Review: here’s a list of modules defined in elixir/lib/elixir/unicode/unicode.ex:

  • String.Unicode
  • String.Casing
  • String.Break
  • String.Normalizer

What we’ll find when we go searching for uses of these modules in the rest of Elixir is they’re cheifly used in elixir/lib/elixir/lib/string.ex.

Most uses are simply where String uses the macro Kernal.defdelegate/2 to defer effectively import functions from another module.

  • 263: defdelegate split(binary), to: String.Break
  • 515: defdelegate normalize(string, form), to: String.Normalizer
  • 533: defdelegate upcase(binary), to: String.Casing
  • 551: defdelegate downcase(binary), to: String.Casing
  • 582: defdelegate rstrip(binary), to: String.Break, as: :trim_trailing
  • 738: defdelegate lstrip(binary), to: String.Break, as: :trim_leading
  • 769: defdelegate trim_leading(string), to: String.Break
  • 799: defdelegate trim_trailing(string), to: String.Break
  • 1137: defdelegate codepoints(string), to: String.Unicode
  • 1159: defdelegate next_codepoint(string), to: String.Unicode
  • 1286: defdelegate graphemes(string), to: String.Unicode
  • 1325: defdelegate next_grapheme_size(string), to: String.Unicode
  • 1385: defdelegate length(string), to: String.Unicode

If one is just getting started with Elixir this is good look at another way to share code between modules–an alternative to import/2 or perhaps use/2. We can see a couple of examples where some functions are delegated with an alias.

It’s also interesting to note that String.split/1 delegated to String.Break but String.split/2 and String.split/3 are defined in String. If one is getting into Elixir macros, it’s informative to look at source of Kernal.defdelegate/2. You’ll see it macroexpands into a pass-through function.

There’s a handful of areas where String.Unicode.split_at/2 are called directly. Here’s a good example to introduce us:

defp do_split_at(string, position) do
  {byte_size, rest} = String.Unicode.split_at(string, position)
  {binary_part(string, 0, byte_size), rest || ""}
end

This private function supports String.split_at/2. It returns a tuple of byte size, and the rest of the string beginning at the position. With these, it constructs a tuple of the first part of the string to position, and the rest of the string, or an empty string. This a convenient idiom for recursive functions, like String.split_at/2. If you’re new to recursion, check out the source code for String.split_at/2. It’s good to note that there’s no information loss in this function–the original arguments can be reconstructed from the output; an important property, although not one that’s directly used in many applications.

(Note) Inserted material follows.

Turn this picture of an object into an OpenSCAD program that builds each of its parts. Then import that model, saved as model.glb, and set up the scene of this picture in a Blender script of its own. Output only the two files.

The private function String.do_at/2 supports String.at/2, using String.Unicode.split_at/2 in a fall-through case–determine if it’s reached the end of a string, returning nil if so, or the first character of the rest of the string, if not.

defp do_at(string, position) do
  case String.Unicode.split_at(string, position) do
    {_, nil}  -> nil
    {_, rest} -> first(rest)
  end
end

In String.slice/3 we see String.Unicode/split_at/2 used for detecting the end of a string, but also to get the length of the remaining string after the split.

def slice(string, start, len) when start >= 0 and len >= 0 do
  case String.Unicode.split_at(string, start) do
    {_, nil} -> ""
    {start_bytes, rest} ->
      {len_bytes, _} = String.Unicode.split_at(rest, len)
      binary_part(string, start_bytes, len_bytes)
  end
end

In String.slice/2, the use is very similiar but without an additional split required.

def slice(string, first..-1) when first >= 0 do
  case String.Unicode.split_at(string, first) do
    {_, nil} -> ""
    {start_bytes, _} ->
      binary_part(string, start_bytes, byte_size(string) - start_bytes)
  end
end

Lastly, here’s where String.capitalize/1 calls upon String.Casing.titlecase_once/1:

def capitalize(string) when is_binary(string) do
  {char, rest} = String.Casing.titlecase_once(string)
  char <> downcase(rest)
end

This looks simple enough, that, for the next post I’ll unpack how it’s implemented, here, in String.Casing, and it’s tests. It’ll be a good, simple introduction to a Unicode feature in Elixir.

Postscript on bodiless functions

While researching this entry, I noticed that several string functions had bodiless function heads, preceding bodied function clauses, for example:

def jaro_distance(string1, string2)

I knew about how that’s a necessity for functions with more than one default argument, but some of these, like String.slice/2 and String.printable?/1, and String.jaro_distance/2 didn’t have any default arguments. I couldn’t figure it out for quite a while, but while inquiring about it on the Slack Elixir group I noticed that the commit message for String.printable?/1 explained it:

8f679e9a Explicitely[sic] declare argument names for functions with unnamed arguments.

So the reason for this is documentary, so that documentation generators can print the function with sensible argument names were none may exist in the following definitions.